Monday, February 19, 2007

Jari Mari: Of cloth and other stories

A review written by me for a documentary shown to us during our Science and Liberal Arts (SLA) class this semester.

Documentary Name: Jari Mari - Of cloth and other stories
Hindi/ Colour/ Video/ 74 min./2001

Credits
Director, Producer: Surabhi Sharma
Photography: Setu Pande
Editing: Jabeen Merchant
Sound: Gissy Michael
Music: D. Wood, Vipin Bhati




Set in the slum dwellings of Jari Mari, an area adjacent to the International Airport in Bombay, the film Jari Mari talks about the inhuman living and working conditions of the people living there.

The film starts with an image of one of the old mills of Bombay where the masses used to go to work every morning but now only a minuscule fraction of the staff come for work to the mill which looks ghostly and deserted.

Moving ahead the subject shifts to a mill worker originally from Bihar. Recollecting glorious days of the mills in Bombay he cites reasons why such a huge and flourishing industry is today broken down into a network of narrow lanes filled with sweatshops. According to the government’s laws, any company with an employee strength above 100 people cannot stop it’s employees from forming an union. This is the main reason why the garment export industry today is fragmented into dotted jobworkers where the employee strength is weak and their pay devoid of any perks, provident funds or any such basic facility.

Shifting focus on a jobworker’s workshop, we are appalled with the huge difference between the money that a tailor gets for stitching a shirt (Rs.10 - 15) and it;s actual retail price abroad ($9.99)

Though the documentary starts with the aim of bringing to light the depleted state of the once flourishing mills but I think the focus gradually shifts to the lives of the people living in the slum colony of Jari Mari.

The first person accounts bring us close to reality and hardships of life. In one such account a lady talks about the hardships she went through while working as domestic help in one of the middle east countries. Away from home for years this widow had to raise money for the upbringing of her three children and later on their marriage as well. As she expressed her desire to go back to the middle east and not be part of inhuman living conditions in Jari Mari, it leaves us wondering that gradually people are losing the pride and pleasure of living in one’s own country.

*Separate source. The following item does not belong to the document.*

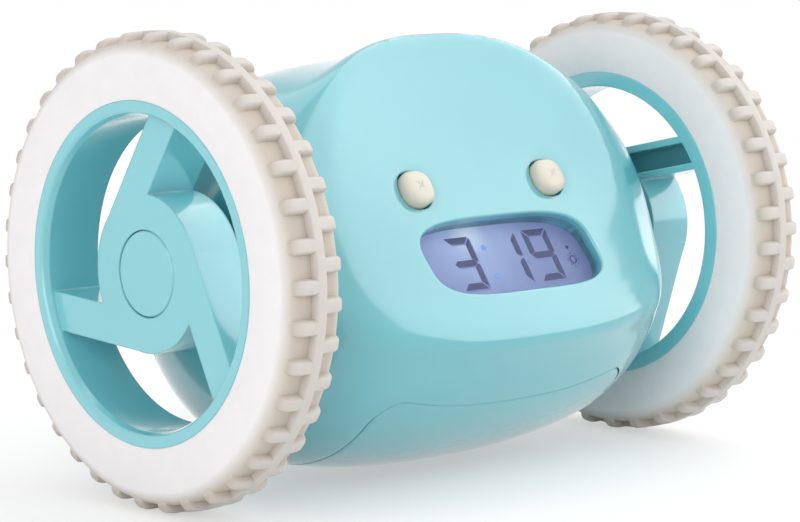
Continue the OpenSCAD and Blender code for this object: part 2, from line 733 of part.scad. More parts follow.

The documentary is an eye opener for all of us who are happy in our own world of living in the present and not bothering about the future. Nobody today questions as to why did the mills actually shut down? Who are these people who have not paid these workers any compensation and are scot free today? Rehabilitation is promised as usual, but today rehabilitation is just a promise to earn votes and the traces of it remains only in blueprints but not in geography. We hear of lots happening for the ex-workers of mills but none of it gets a tangible form. With shifting timeline and builder’s pressure, soon the landscape of Bombay will change with lesser public spaces and lesser wetlands which would soak up water, leaving Bombay to the continual fate of yearly floods.

Summing it all up and having attended four SLA classes in four semesters, I am left wondering that how much we as designers are doing for any social cause? We probably only cite examples where we feel that a problem exists and leave it there without a solution. It is quite a pathetic situation when we are blind all six months in a semester waiting only for a one week SLA course to open up our eyes about what is actually happening around us. It’s time we ask ourselves, “Are we really needed or are we just satisfying our egos”? But I guess we need to be optimistic for atleast we have started asking the right questions.